A sign of brilliance on any album is when you find yourself constantly shifting your allegiance to your ‘favorite song’.  “Something Aint Right” originally began as a chosen favorite because of its electro-gothic 80’s feel and catchy emotive lyrics.  Yet, “Open your Eyes”, which follows right after has a subtle build that shimmers into effervescent bliss, while teetering on a dance-party precipice.

Hodges lets his philosophical flag fly on “Interspace” where English writer Alan Watts is featured waxing his ideas on existentialism, before the anxiety riddled “In The End” explodes into a dance-centric anthem. “Maps” sounds like it could have been a hidden track off of the famous outrunner Drive soundtrack, while “When I’m With You” brings house and tropicalia influences and “Dark Days” becomes another dance-pop explosion.  The album brilliantly concludes with the album-titled track, “Being No One, Going Nowhere” with its ominous vibe and cold, dark lyrics.

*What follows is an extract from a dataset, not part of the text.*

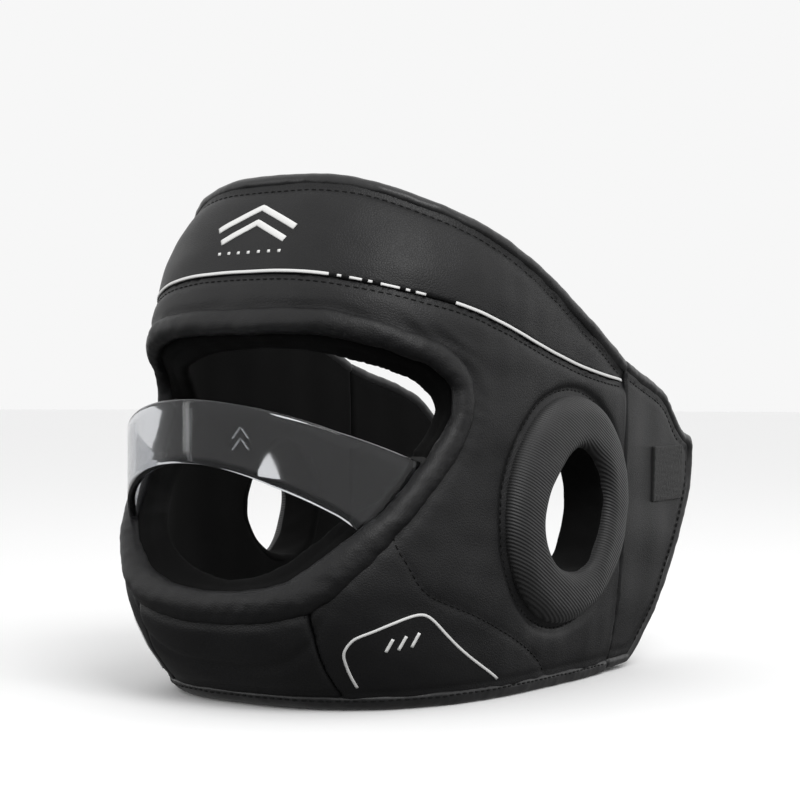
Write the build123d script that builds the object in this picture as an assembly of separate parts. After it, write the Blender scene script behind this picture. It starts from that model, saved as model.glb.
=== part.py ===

 The balance of uplifting pop hooks mixed with portentous and weighted lyrics brings a new dynamic to STRFKR that was not as pronounced on previous efforts.  Hodges has always claimed he wanted to create “Dance music that you can actually listen to, that’s good pop songs, but also you can dance to it.” He has achieved the electro-pop likeability of groups like Classixx, M83, or Phoenix while maintaining a deeper dark edge, and Being No One, Going Nowhere is proof that Hodges well of wisdom and talent runs deep.